Here is the general form of a do-catch statement:

  • do {
  •     try expression
  •     statements
  • } catch pattern 1 {
  •     statements
  • } catch pattern 2 where condition {
  •     statements
  • }

You write a pattern after catch to indicate what errors that clause can handle. If a catch clause doesn’t have a pattern, the clause matches any error and binds the error to a local constant named error. For more information about pattern matching, see Patterns.

The catch clauses don’t have to handle every possible error that the code in its do clause can throw. If none of the catch clauses handle the error, the error propagates to the surrounding scope. However, the error must be handled by some surrounding scope—either by an enclosing do-catch clause that handles the error or by being inside a throwing function. For example, the following code handles all three cases of the VendingMachineError enumeration, but all other errors have to be handled by its surrounding scope:

  1. var vendingMachine = VendingMachine()
  2. vendingMachine.coinsDeposited = 8
  3. do {
  4. try buyFavoriteSnack(person: "Alice", vendingMachine: vendingMachine)
  5. } catch VendingMachineError.invalidSelection {
  6. print("Invalid Selection.")
  7. } catch VendingMachineError.outOfStock {
  8. print("Out of Stock.")
  9. } catch VendingMachineError.insufficientFunds(let coinsNeeded) {
  10. print("Insufficient funds. Please insert an additional \(coinsNeeded) coins.")
  11. }
  12. // Prints "Insufficient funds. Please insert an additional 2 coins."

In the above example, the buyFavoriteSnack(person:vendingMachine:) function is called in a try expression, because it can throw an error. If an error is thrown, execution immediately transfers to the catch clauses, which decide whether to allow propagation to continue. If no error is thrown, the remaining statements in the do statement are executed.

Converting Errors to Optional Values

You use try? to handle an error by converting it to an optional value. If an error is thrown while evaluating the try? expression, the value of the expression is nil. For example, in the following code x and y have the same value and behavior:

  1. func someThrowingFunction() throws -> Int {
  2. // ...
  3. }
  4. let x = try? someThrowingFunction()
  5. let y: Int?
  6. do {
  7. y = try someThrowingFunction()
  8. } catch {
  9. y = nil
  10. }

If someThrowingFunction() throws an error, the value of x and y is nil. Otherwise, the value of x and y is the value that the function returned. Note that x and y are an optional of whatever type someThrowingFunction() returns. Here the function returns an integer, so x and y are optional integers.
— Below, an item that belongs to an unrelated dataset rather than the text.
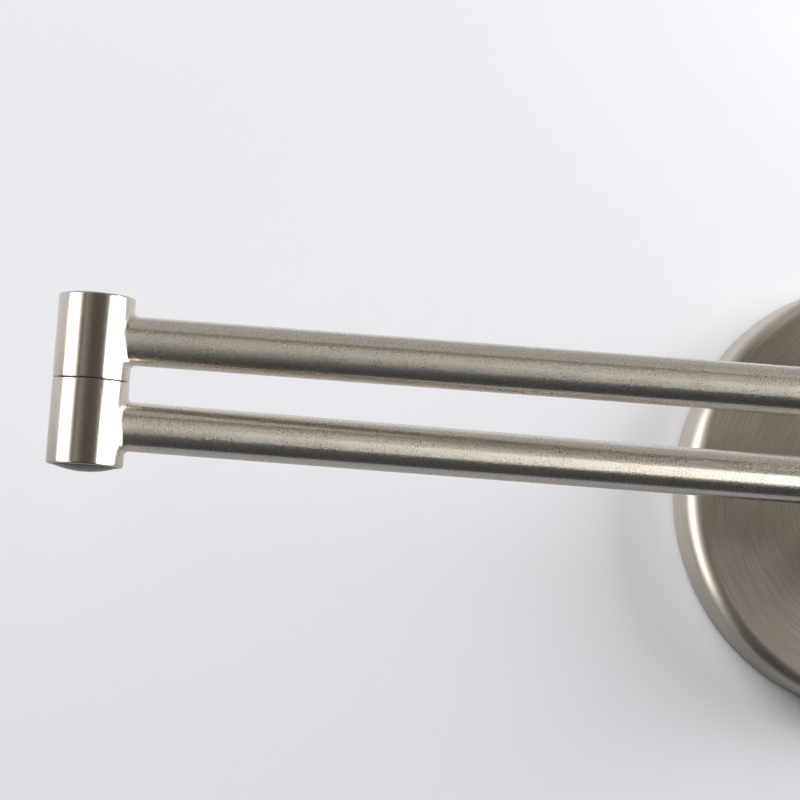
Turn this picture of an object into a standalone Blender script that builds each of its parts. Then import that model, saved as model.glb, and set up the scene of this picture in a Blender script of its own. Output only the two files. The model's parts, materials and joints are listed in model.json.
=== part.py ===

Using try? lets you write concise error handling code when you want to handle all errors in the same way. For example, the following code uses several approaches to fetch data, or returns nil if all of the approaches fail.

  1. func fetchData() -> Data? {
  2. if let data = try? fetchDataFromDisk() { return data }
  3. if let data = try? fetchDataFromServer() { return data }
  4. return nil
  5. }

Disabling Error Propagation

Sometimes you know a throwing function or method won’t, in fact, throw an error at runtime. On those occasions, you can write try! before the expression to disable error propagation and wrap the call in a runtime assertion that no error will be thrown. If an error actually is thrown, you’ll get a runtime error.

For example, the following code uses a loadImage(atPath:) function, which loads the image resource at a given path or throws an error if the image can’t be loaded. In this case, because the image is shipped with the application, no error will be thrown at runtime, so it is appropriate to disable error propagation.

  1. let photo = try! loadImage(atPath: "./Resources/John Appleseed.jpg")

Specifying Cleanup Actions

You use a defer statement to execute a set of statements just before code execution leaves the current block of code. This statement lets you do any necessary cleanup that should be performed regardless of how execution leaves the current block of code—whether it leaves because an error was thrown or because of a statement such as return or break. For example, you can use a defer statement to ensure that file descriptors are closed and manually allocated memory is freed.

A defer statement defers execution until the current scope is exited. This statement consists of the defer keyword and the statements to be executed later. The deferred statements may not contain any code that would transfer control out of the statements, such as a break or a return statement, or by throwing an error. Deferred actions are executed in reverse order of how they are specified—that is, the code in the first defer statement executes after code in the second, and so on.

  1. func processFile(filename: String) throws {
  2. if exists(filename) {
  3. let file = open(filename)
  4. defer {
  5. close(file)
  6. }
  7. while let line = try file.readline() {
  8. // Work with the file.
  9. }
  10. // close(file) is called here, at the end of the scope.
  11. }
  12. }

The above example uses a defer statement to ensure that the open(_:) function has a corresponding call to close(_:).